◆ EXERCISE AIM: Set down the whole listing verbatim.

──────

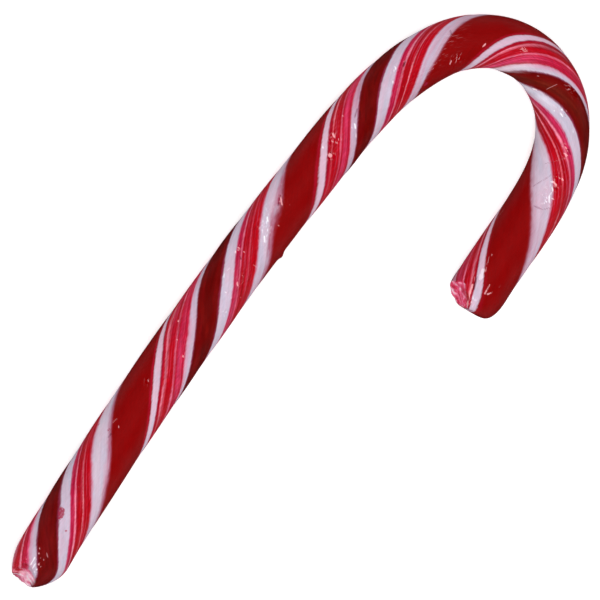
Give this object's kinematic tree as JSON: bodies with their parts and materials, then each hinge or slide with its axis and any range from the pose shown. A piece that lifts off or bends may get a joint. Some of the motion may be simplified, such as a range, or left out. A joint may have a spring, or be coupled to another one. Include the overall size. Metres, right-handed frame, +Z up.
{
  "type": "candy cane",
  "caption": "Candy cane lying on its side: a thick hand-pulled rope of boiled sugar, twisted in crimson, burgundy, rose and white bands and bent into a crook.",
  "frame": {"origin": "on the surface that the cane lies on, under the middle of its bounding box", "axes": "+Z up from the surface; +Y along the straight shaft, from its tail to the crook; +X from the shaft towards the hook's free leg"},
  "size_m": [0.0626, 0.1764, 0.0129],
  "materials": {
    "pulled_sugar": null
  },
  "bodies": {
    "root": {"candy_cane": "pulled_sugar"}
  },
  "joints": []
}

──────

◆ EXERCISE ANSWER:
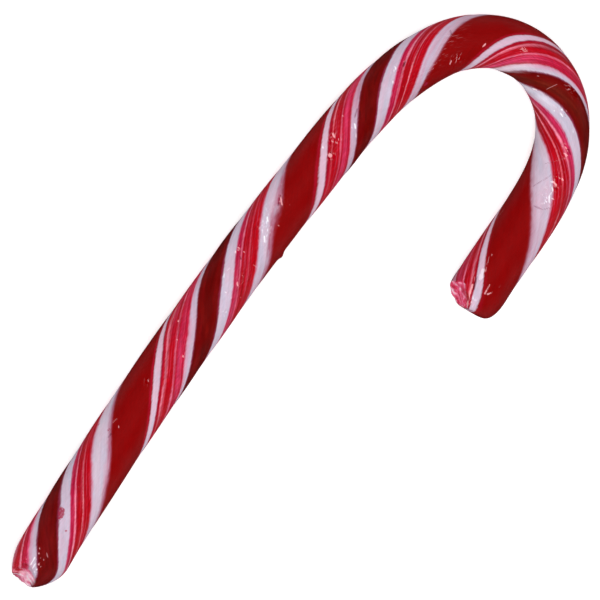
Give this object's kinematic tree as JSON: bodies with their parts and materials, then each hinge or slide with its axis and any range from the pose shown. A piece that lifts off or bends may get a joint. Some of the motion may be simplified, such as a range, or left out. A joint may have a spring, or be coupled to another one. Include the overall size. Metres, right-handed frame, +Z up.
{
  "type": "candy cane",
  "caption": "Candy cane lying on its side: a thick hand-pulled rope of boiled sugar, twisted in crimson, burgundy, rose and white bands and bent into a crook.",
  "frame": {"origin": "on the surface that the cane lies on, under the middle of its bounding box", "axes": "+Z up from the surface; +Y along the straight shaft, from its tail to the crook; +X from the shaft towards the hook's free leg"},
  "size_m": [0.0626, 0.1764, 0.0129],
  "materials": {
    "pulled_sugar": null
  },
  "bodies": {
    "root": {"candy_cane": "pulled_sugar"}
  },
  "joints": []
}